セキュリティ企業のマカフィーは11月12日、国内のビジネスパーソン1036人に聞いた2014年の国内セキュリティ事件トップ10を発表した。回答者が最も注目した事件は、7月に発覚したベネッセグループでの顧客情報流出事件だった。
調査は10月にマクロミルの協力で実施。国内に住む22歳以上の企業経営者や情報システム担当者、従業員などに、同社が約30の事件を挙げてその認知度を調べた。トップ10は以下の通りだ。
順位 | セキュリティ事件(時期) | 認知度 |
---|---|---|
1位 | ベネッセ、顧客情報が大量流出(7月) | 77.7% |
2位 | 振り込め詐欺/迷惑電話による被害(1年を通して) | 59.0% |
3位 | LINEの乗っ取り被害(1年を通して) | 56.2% |
4位 | 大手銀行のネットバンキングを狙う不正送金ウイルス(5月) | 39.2% |
5位 | 大手金融機関やクレジットカード会社をかたるフィッシング(1年を通して) | 37.5% |
6位 | iCloudで海外セレブの写真やセルフポートレートが流出(9月) | 34.4% |
7位 | JALマイレージwebサイトに不正アクセス(2月) | 33.4% |
8位 | JR東日本「Suicaポイントクラブ」に不正ログイン(3月) | 27.1% |
9位 | Flash Playerに脆弱性(9月) | 26.2% |
10位 | OpenSSLの脆弱性(Heartbleed)(4月) | 25.4% |
トップ3の事件について同社マーケティング本部 テクニカルソリューションズ ディレクターのブルース・スネル氏は、次のように解説している。
3位:LINEの乗っ取り被害
「犯罪者はユーザーが信頼している知人になりすまして攻撃する。ユーザーは信頼が逆手に取られていることをぜひ知っていただきたい」
2位:振り込め詐欺/迷惑電話による被害
「電話を使う古典的な犯罪だが、現代の犯罪者はターゲットの素性をSNSなどから調べ上げて攻撃を実行する。昔に比べて犯罪がしやすい環境にあるといえるだろう」
1位:ベネッセ、顧客情報が大量流出
「最も注目すべきは、犯人がスマートフォンで大量のデータを持ち出した点だ。つまり、現代は携帯電話さえあれば、簡単に膨大なデータを持ち出せる時代というわけだ」
同社SE本部長 執行役員の田井祥雅氏は、「一般の人が注目するのは、内部犯行による情報漏えいや古くからある詐欺犯罪だった。セキュリティ専門家の立場では脆弱性攻撃などの事件にも注目が集まった」と語っている。
専門家が注目した事件
田井氏が語るように、調査結果では仕事などでITを専門とはしていない人たちの視点から、組織や日常生活に関係する事件が上位に挙がっている。一方、ITセキュリティ専門の立場ではインターネットの根幹を支える技術に関係した事件が注目されるといい、スネル氏は次の事件をピックアップする。
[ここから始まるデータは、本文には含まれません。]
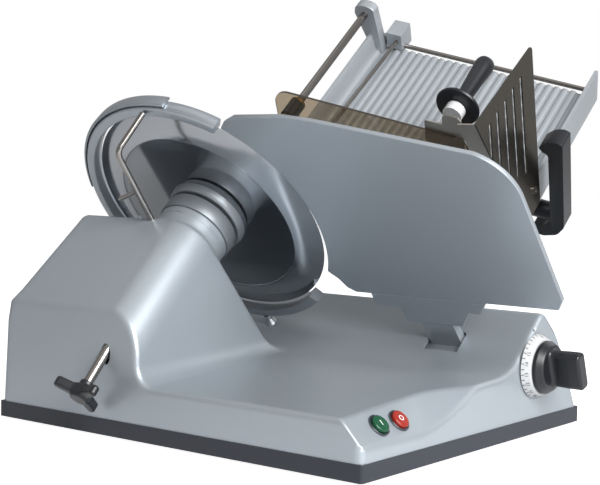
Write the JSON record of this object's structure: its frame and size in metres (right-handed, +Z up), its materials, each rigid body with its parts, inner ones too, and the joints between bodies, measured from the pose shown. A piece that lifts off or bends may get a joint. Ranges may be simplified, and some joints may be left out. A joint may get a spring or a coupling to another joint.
{
  "type": "gravity feed slicer",
  "caption": "Inclined food slicer with round blade, guard ring, sliding ribbed product table, thickness gauge with dial, push buttons and hollow cast base.",
  "frame": {"origin": "centre of the base's footprint, on the plane of the feet", "axes": "+X along the carriage travel, towards its rest end; +Y towards the product side, -Y the side where slices fall; +Z up"},
  "size_m": [0.653, 0.5871, 0.5408],
  "materials": {
    "cast_housing": "satin anodised casting",
    "dark_plinth": "dark slate coat",
    "rubber": "moulded rubber",
    "zinc_screws": "zinc plated",
    "hub_metal": "turned",
    "polished_blade": "ground and polished steel",
    "cover_plate": "brushed",
    "ring_metal": "polished casting",
    "bright_rod": "polished rod",
    "machined_steel": "machined",
    "motor_case": "dark paint",
    "bronze_bush": "sintered bronze",
    "gauge_face": "satin plate",
    "table_metal": "satin ribbed casting",
    "stainless": "polished stainless sheet",
    "black_plastic": "moulded",
    "white_dial": "moulded white",
    "bezel": "bright ring",
    "green_button": "moulded",
    "red_button": "moulded",
    "tinted_sheet": "tinted clear sheet"
  },
  "bodies": {
    "root": {"plinth": "dark_plinth", "bottom_cover": "dark_plinth", "rubber_feet": "rubber", "cover_screws": "zinc_screws", "housing": "cast_housing", "neck_cap": "hub_metal", "hub_seal": "rubber", "spindle_housing": "machined_steel", "shaft_bearings": "machined_steel", "motor": "motor_case", "motor_mount": "machined_steel", "drive_belt": "rubber", "guard_ring": "ring_metal", "guard_cap": "cast_housing", "guard_supports": "ring_metal", "blade_cover": "cover_plate", "cover_tie_rod": "zinc_screws", "deflector_rod": "bright_rod", "clamp_nut": "machined_steel", "carriage_rail": "machined_steel", "rail_brackets": "machined_steel", "guide_rail": "machined_steel", "gauge_guide_bars": "machined_steel", "dial_bush": "bronze_bush", "button_bezels": "bezel", "switch_blocks": "black_plastic"},
    "blade": {"blade": "polished_blade", "blade_hub": "hub_metal", "blade_screws": "zinc_screws", "blade_shaft": "machined_steel", "blade_pulley": "machined_steel"},
    "motor_rotor": {"motor_shaft": "machined_steel", "motor_pulley": "machined_steel"},
    "gauge": {"gauge_plate": "gauge_face", "gauge_bracket": "gauge_face", "gauge_slide": "machined_steel"},
    "dial": {"dial_knob": "black_plastic", "dial_scale": "white_dial", "dial_spindle": "machined_steel", "cam_disc": "machined_steel"},
    "clamp": {"clamp_rod": "bright_rod", "clamp_knob": "black_plastic"},
    "start_key": {"start_button": "green_button"},
    "stop_key": {"stop_button": "red_button"},
    "carriage": {"carriage_table": "table_metal", "end_wall": "table_metal", "carriage_rods": "bright_rod", "carriage_arm": "table_metal", "carriage_foot": "machined_steel", "carriage_bushes": "bronze_bush", "slotted_guard": "stainless", "carriage_handle": "black_plastic", "set_screws": "zinc_screws"},
    "fence": {"fence_block": "table_metal", "fence_rod": "bright_rod"},
    "holder_carrier": {"holder_bush": "bronze_bush"},
    "holder": {"holder_sleeve": "black_plastic", "holder_plate": "tinted_sheet", "holder_bracket": "machined_steel", "holder_grip": "black_plastic"}
  },
  "joints": [
    {"name": "blade_spin", "type": "hinge", "parent": "root", "child": "blade", "pos_m": [-0.121, -0.0245, 0.2595], "axis": [0, -0.753, -0.658], "continuous": true},
    {"name": "motor_spin", "type": "hinge", "parent": "root", "child": "motor_rotor", "pos_m": [-0.196, -0.12758, 0.1495], "axis": [0, -0.753, -0.658], "continuous": true},
    {"name": "gauge_slide", "type": "slide", "parent": "root", "child": "gauge", "axis": [0, -0.753, -0.658], "range_m": [0, 0.015]},
    {"name": "dial_turn", "type": "hinge", "parent": "root", "child": "dial", "pos_m": [0.2735, 0.1255, 0.085], "axis": [1, 0, 0], "range_deg": [0, 300]},
    {"name": "clamp_turn", "type": "hinge", "parent": "root", "child": "clamp", "pos_m": [-0.095, -0.2365, 0.099], "axis": [0, -0.6561, -0.7547], "range_deg": [0, 360]},
    {"name": "start_press", "type": "slide", "parent": "root", "child": "start_key", "axis": [-0.7071, 0, -0.7071], "range_m": [0, 0.003], "stiffness_N_per_m": 400, "springref_m": -0.001},
    {"name": "stop_press", "type": "slide", "parent": "root", "child": "stop_key", "axis": [-0.7071, 0, -0.7071], "range_m": [0, 0.003], "stiffness_N_per_m": 400, "springref_m": -0.001},
    {"name": "carriage_travel", "type": "slide", "parent": "root", "child": "carriage", "axis": [-1, 0, 0], "range_m": [0, 0.3]},
    {"name": "fence_slide", "type": "slide", "parent": "carriage", "child": "fence", "axis": [0.9521, 0.2012, -0.2302], "range_m": [0, 0.2]},
    {"name": "holder_slide", "type": "slide", "parent": "carriage", "child": "holder_carrier", "axis": [0, -0.753, -0.658], "range_m": [-0.15, 0.07]},
    {"name": "holder_swing", "type": "hinge", "parent": "holder_carrier", "child": "holder", "pos_m": [-0.00556, -0.01552, 0.37992], "axis": [0, -0.753, -0.658], "range_deg": [0, 100]}
  ],
  "couplings": [
    {"joint": "motor_spin", "follows": "blade_spin", "ratio": 2.5714},
    {"joint": "dial_turn", "follows": "gauge_slide", "rad_per_m": 349.06}
  ]
}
- Heartbleed——オープンソースの暗号化ライブラリ「OpenSSL」のTLS Heartbeat拡張でのメモリ処理に起因する問題。OpenSSLは多数のWebサイトに実装され、通信内容が漏えいされるリスクが世界中に広がった
- Shellshock——LinuxなどUNIX系OSの「bash」シェルに起因する脆弱性。悪用された場合にシステムを不正操作されかねない。多数のシステムに導入されており、パッチがリリースされたものの、適用がなかなか広まらない
- POODLE——15年近く前から存在するSSL 3.0の脆弱性。WebブラウザとWebサーバが暗号化通信を行う際、TSLで処理できない場合にSSL 3.0に切り替える点を突いて情報が盗聴されてしまう
- Sandworm攻撃——ロシアの犯罪組織が西欧諸国の政府機関や重要インフラ企業などに対して行ったとされるスパイ活動。5年前から実行されているとみられ、ロシアとウクライナの紛争も焦点になるなど、国際的なサイバースパイが表面化した
さらにスネル氏は、現在のセキュリティ脅威動向から2015年以降に、「モバイルマルウェアのさらなる急増」「ランサムウェア(身代金要求ウイルス)による金銭被害の増加」「東京五輪に便乗した日本人を狙うサイバー攻撃の発生」「ソーシャルメディアを通じた詐欺犯罪の巧妙化」が進むだろうと予想している。